▸ GIVEN PROBLEM
Tell how many lines in the data below hold the string "from"; give nothing but the number.

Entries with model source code
────
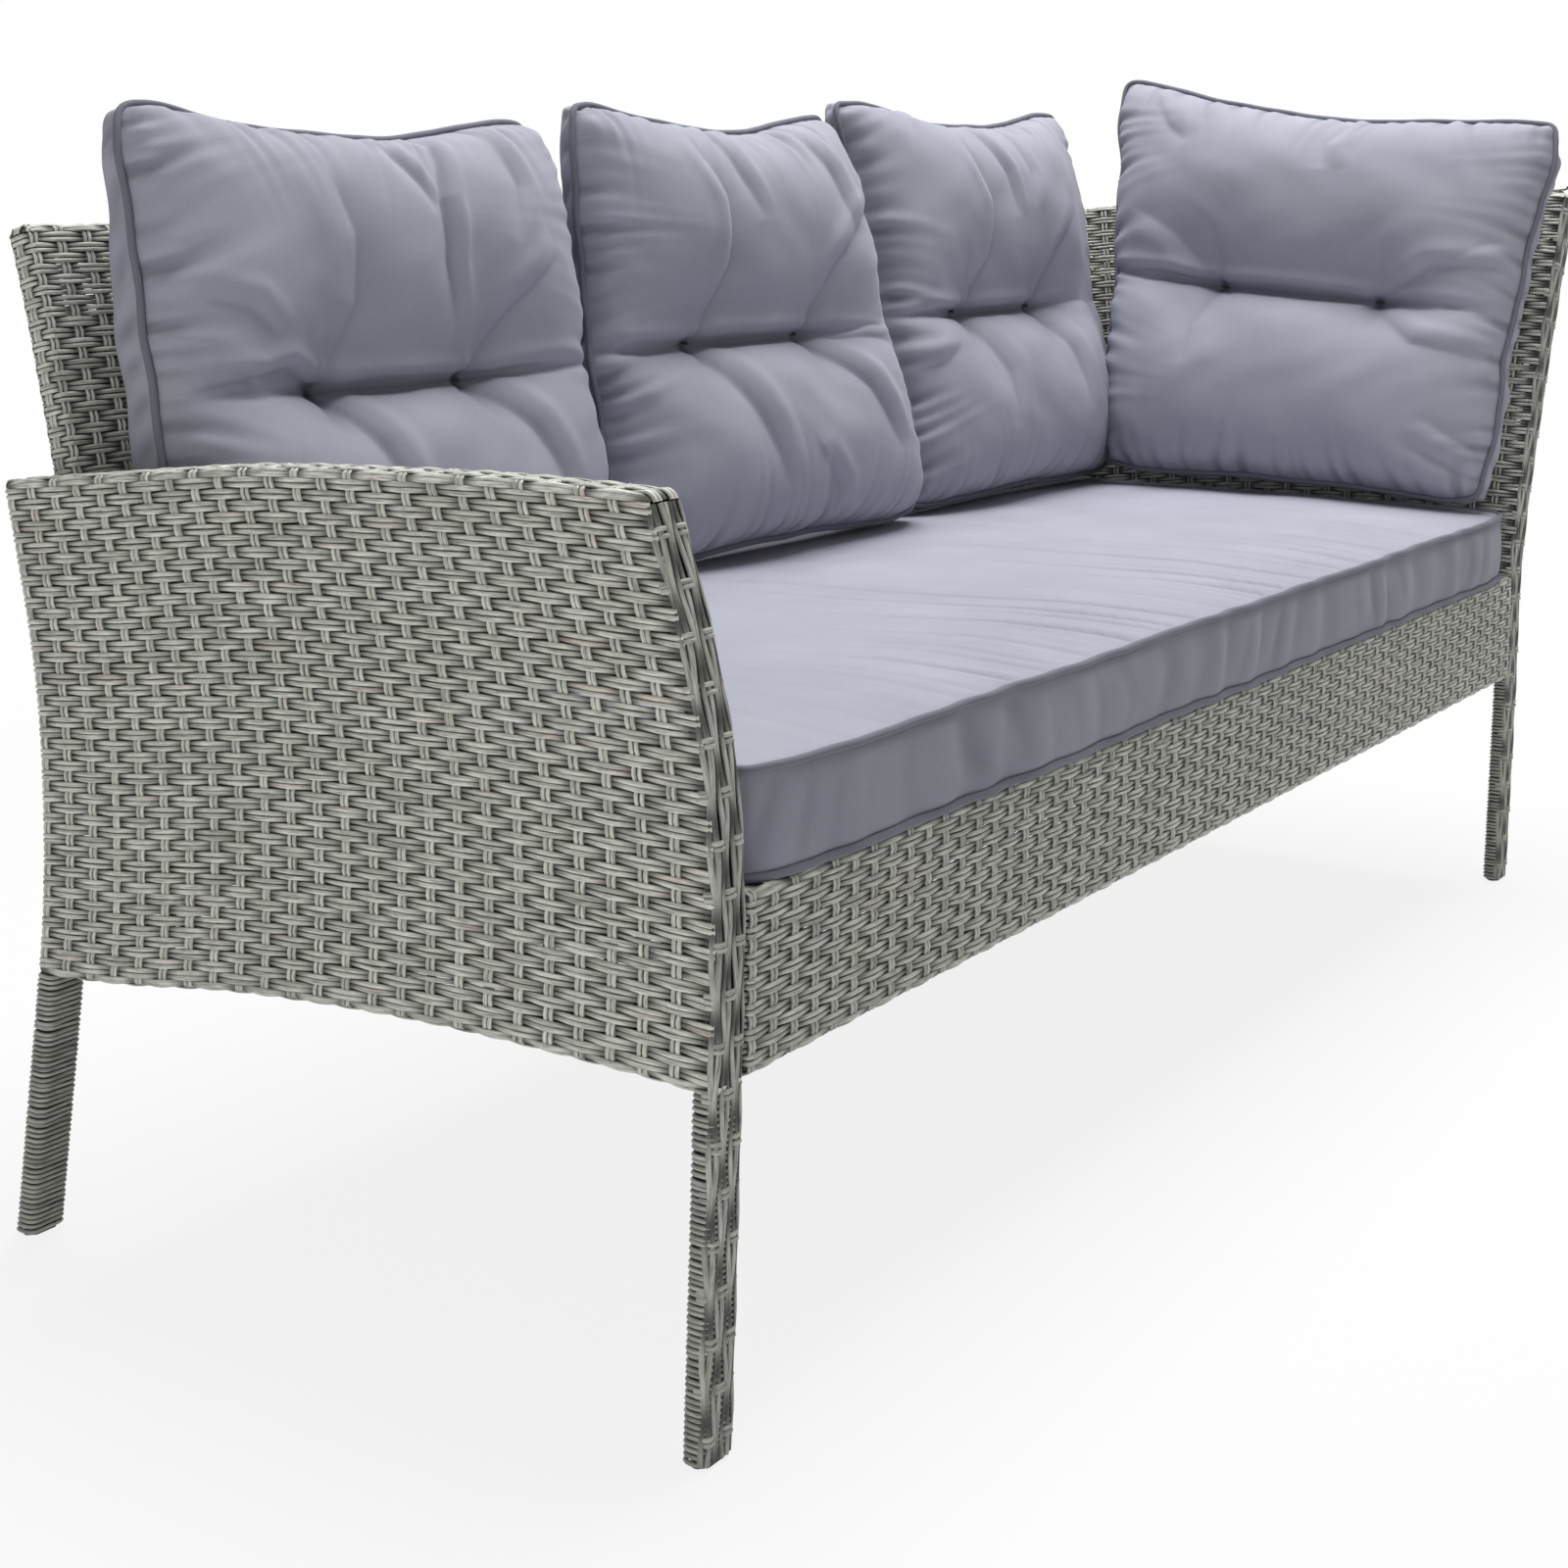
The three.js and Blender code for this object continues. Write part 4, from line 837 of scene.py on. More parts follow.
FOLDS_MIDDLE = [
    ([(-264, 0), (-165, 0), (-95, 0), (0, -1), (95, 0), (160, -6), (215, -14), (264, -30)], 9, 6.5),
    ([(-92, 5), (-62, 69), (-60, 141), (-92, 213)], 8, 9),
    ([(-40, 211), (-28, 169), (-8, 119)], 5, 8),
    ([(98, 5), (130, 69), (196, 121), (262, 141)], 6, 10),
    ([(120, 209), (150, 164), (170, 99)], 5, 9),
    ([(-92, -11), (-60, -81), (-30, -161)], 7, 11),
    ([(98, -11), (150, -66), (196, -141)], 8, 10),
    ([(40, -141), (70, -171), (78, -211)], 5, 9),
    ([(-262, 99), (-220, 89), (-180, 49)], 5, 8),
    ([(-262, 37), (-222, 31), (-190, 9)], 4, 7),
    ([(-262, -81), (-222, -71), (-190, -47)], 4, 8),
]
FOLDS_RIGHT = [
    ([(-264, 0), (-165, 0), (-95, 0), (0, -1), (95, 0), (170, -6)], 9, 6.5),
    ([(-92, 5), (-58, 59), (-56, 129), (-84, 209)], 8, 9),
    ([(-20, 209), (0, 165), (6, 109)], 6, 7),
    ([(98, 5), (124, 69), (170, 121)], 6, 10),
    ([(60, 207), (66, 167), (52, 121)], 4, 8),
    ([(-92, -11), (-70, -81), (-76, -151)], 6, 12),
    ([(98, -11), (120, -66), (126, -141)], 6, 10),
    ([(-262, -71), (-210, -63), (-160, -35)], 4, 8),
]
FOLDS_END = [
    ([(-264, 2), (-160, 4), (-95, 0), (0, -1), (95, 0), (190, -2), (262, -8)], 9, 6.5),
    ([(-98, 2), (-150, 54), (-210, 84)], 5, 10),
    ([(98, 2), (160, 44), (240, 54)], 6, 9),
    ([(98, -14), (150, -56), (240, -66)], 5, 9),
    ([(40, 224), (20, 189), (24, 154)], 5, 8),
    ([(-200, 224), (-180, 194), (-150, 174)], 4, 9),
    ([(262, -186), (210, -172), (170, -150)], 5, 8),
    ([(262, -212), (214, -212), (150, -186)], 5, 8),
    ([(262, 94), (220, 84), (180, 54)], 4, 8),
    ([(-98, -14), (-110, -66), (-108, -116)], 4, 12),
]
DEEPEST_FOLD = 9


def closer_rows(cells, place, gain, reach):
    """The rows of a grid from -1 to 1, closer together round one place."""
    fine = np.linspace(-1, 1, 4001)
    total = np.cumsum(1 + gain * np.exp(-((fine - place) / reach) ** 2))
    total = (total - total[0]) / (total[-1] - total[0])
    return np.interp(np.linspace(0, 1, cells + 1), total, fine)


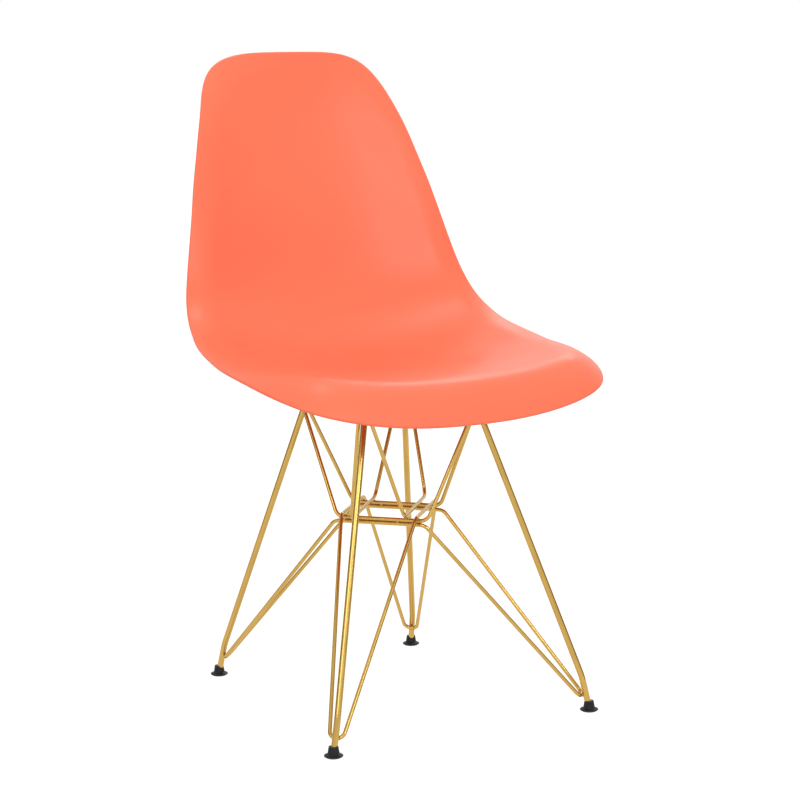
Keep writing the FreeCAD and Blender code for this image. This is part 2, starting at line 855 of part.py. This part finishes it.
────
▸ RESULT BELOW
2